Now, I’m trying to get the right flavor coffee and find a way to exit, when likely because he saw my profile, (I do not have a cute Irish nose) he goes–you’re Jewish right? Given my paranoid parents and the fact that a Muslim cabbie just got sliced simply for being Muslim I hesitate. Why I ask him a few times until I acquiesce. Yes, I’m Jewish. To which he replies, So am I. I respond, well then happy new year soon. Bye.

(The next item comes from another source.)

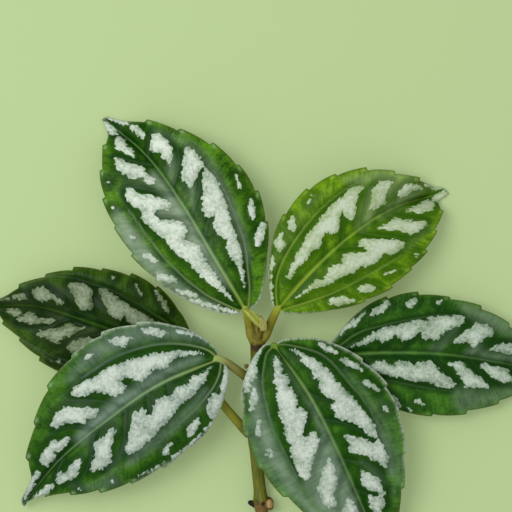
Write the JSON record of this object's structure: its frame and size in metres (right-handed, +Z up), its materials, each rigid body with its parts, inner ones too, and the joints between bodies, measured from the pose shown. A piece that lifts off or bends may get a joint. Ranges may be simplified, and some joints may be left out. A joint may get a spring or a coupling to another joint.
{
  "type": "cut shoot of an aluminum plant",
  "caption": "Leafy cut shoot with opposite pairs of toothed, quilted oval leaves marked in silver, young growth at the top and a slim jointed stem, lying on its back.",
  "frame": {"origin": "middle of the whole shoot's box, on the surface that it lies on", "axes": "+Z up, away from the surface; +X across the spread of the leaves; the cut end of the stem points to -Y"},
  "size_m": [0.1733, 0.1328, 0.0159],
  "materials": {
    "leaf_blade": "glossy quilted leaf, deep green with silver marks",
    "young_leaf_blade": "glossy young leaf, yellow green with silver marks",
    "green_stem": "smooth olive green stem, semi gloss",
    "bud_brown": "matt brown bud and scale",
    "dry_stub": "matt dried black"
  },
  "bodies": {
    "root": {"stem": "green_stem", "leaf_top_left": "leaf_blade", "leaf_top_right": "young_leaf_blade", "leaf_front_left": "leaf_blade", "leaf_front_right": "leaf_blade", "leaf_back_left": "leaf_blade", "leaf_back_right": "leaf_blade", "young_leaf": "young_leaf_blade", "bud_scale": "bud_brown", "end_bud": "bud_brown", "side_bud": "bud_brown", "old_bud": "bud_brown", "old_stub": "dry_stub"}
  },
  "joints": []
}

The rest of the walk to work, I am looking over my shoulder. Once at the office a few minutes later, I commence Googling. I figure I should know what this is because after all, GASP shock horror-I’m moving to Jersey City. Much as people tell me I’m in the best area and it’s totally safe, I know the history and truth about JC’s reputation. There are some parts I will never visit or get close to. I’m old enough to know it’s not exploration-it’s unnecessary exposure.

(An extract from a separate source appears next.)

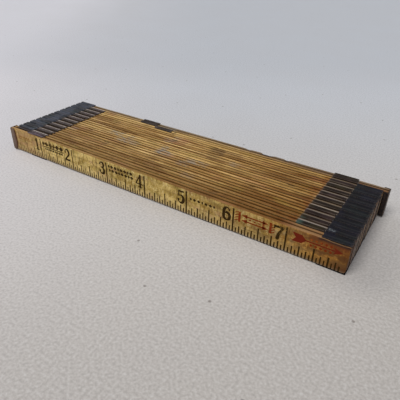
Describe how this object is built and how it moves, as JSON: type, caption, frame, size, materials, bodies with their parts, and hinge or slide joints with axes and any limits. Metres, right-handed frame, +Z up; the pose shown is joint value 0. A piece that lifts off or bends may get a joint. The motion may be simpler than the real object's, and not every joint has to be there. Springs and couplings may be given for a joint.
{
  "type": "sliding extension rule",
  "caption": "Closed wooden extension rule: parallel grooved slats with inch scales, guided on one another by bent sheet-metal clips, with metal end caps; each section slides lengthwise.",
  "frame": {"origin": "centre of the footprint, on the plane that the clips' lower flanges rest on", "axes": "+X along the slats towards the high end of the scale, +Y from the first slat to the last, +Z up, across the slats' width"},
  "size_m": [0.2072, 0.0572, 0.0146],
  "materials": {
    "wood": "aged satin varnish",
    "clip_enamel": "worn black enamel",
    "cap_metal": "dark brown patina"
  },
  "bodies": {
    "section_01": {"slat_01": "wood", "right_clip_01": "clip_enamel", "start_end_cap": "cap_metal"},
    "section_02": {"slat_02": "wood", "right_clip_02": "clip_enamel", "left_clip_02": "clip_enamel"},
    "section_03": {"slat_03": "wood", "right_clip_03": "clip_enamel", "left_clip_03": "clip_enamel"},
    "section_04": {"slat_04": "wood", "right_clip_04": "clip_enamel", "left_clip_04": "clip_enamel"},
    "section_05": {"slat_05": "wood", "right_clip_05": "clip_enamel", "left_clip_05": "clip_enamel"},
    "section_06": {"slat_06": "wood", "right_clip_06": "clip_enamel", "left_clip_06": "clip_enamel"},
    "section_07": {"slat_07": "wood", "right_clip_07": "clip_enamel", "left_clip_07": "clip_enamel"},
    "section_08": {"slat_08": "wood", "right_clip_08": "clip_enamel", "left_clip_08": "clip_enamel"},
    "section_09": {"slat_09": "wood", "right_clip_09": "clip_enamel", "left_clip_09": "clip_enamel"},
    "section_10": {"slat_10": "wood", "right_clip_10": "clip_enamel", "left_clip_10": "clip_enamel"},
    "section_11": {"slat_11": "wood", "right_clip_11": "clip_enamel", "left_clip_11": "clip_enamel"},
    "section_12": {"slat_12": "wood", "left_clip_12": "clip_enamel", "stop_clip": "clip_enamel", "finish_end_cap": "cap_metal"}
  },
  "joints": [
    {"name": "slide_02", "type": "slide", "parent": "section_01", "child": "section_02", "axis": [1, 0, 0], "range_m": [0, 0.1524]},
    {"name": "slide_03", "type": "slide", "parent": "section_02", "child": "section_03", "axis": [1, 0, 0], "range_m": [0, 0.1524]},
    {"name": "slide_04", "type": "slide", "parent": "section_03", "child": "section_04", "axis": [1, 0, 0], "range_m": [0, 0.1524]},
    {"name": "slide_05", "type": "slide", "parent": "section_04", "child": "section_05", "axis": [1, 0, 0], "range_m": [0, 0.1524]},
    {"name": "slide_06", "type": "slide", "parent": "section_05", "child": "section_06", "axis": [1, 0, 0], "range_m": [0, 0.1524]},
    {"name": "slide_07", "type": "slide", "parent": "section_06", "child": "section_07", "axis": [1, 0, 0], "range_m": [0, 0.1524]},
    {"name": "slide_08", "type": "slide", "parent": "section_07", "child": "section_08", "axis": [1, 0, 0], "range_m": [0, 0.1524]},
    {"name": "slide_09", "type": "slide", "parent": "section_08", "child": "section_09", "axis": [1, 0, 0], "range_m": [0, 0.1524]},
    {"name": "slide_10", "type": "slide", "parent": "section_09", "child": "section_10", "axis": [1, 0, 0], "range_m": [0, 0.1524]},
    {"name": "slide_11", "type": "slide", "parent": "section_10", "child": "section_11", "axis": [1, 0, 0], "range_m": [0, 0.1524]},
    {"name": "slide_12", "type": "slide", "parent": "section_11", "child": "section_12", "axis": [1, 0, 0], "range_m": [0, 0.0977]}
  ]
}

So, ultimately I realize that the dots, in the shape of a triangle on the top of the hand between the index finger and thumb, are likely a gang sign. While Urban Dictionary naively labels it as a sign worn by some Latinos, the New Jersey Attorney General‘s Juvenile Justice Commission office has kindly put together this Gang Awareness Guide. Turns out my fellow Starbucks customer is or was a Blood. The three dots are a dog paw sign.
It’s not as though I was totally naive. I’d like to think I knew more than most Americans. I’m familiar with MS-13, Bloods, Crips and Latin Kings, and their respective colors and tattoos like teardrops and spider webs. But, apparently there’s a lot to learn and with a shit job market, we better all be prepared for a decent amount of crime. More money may mean more problems, but it’s better than no money at all.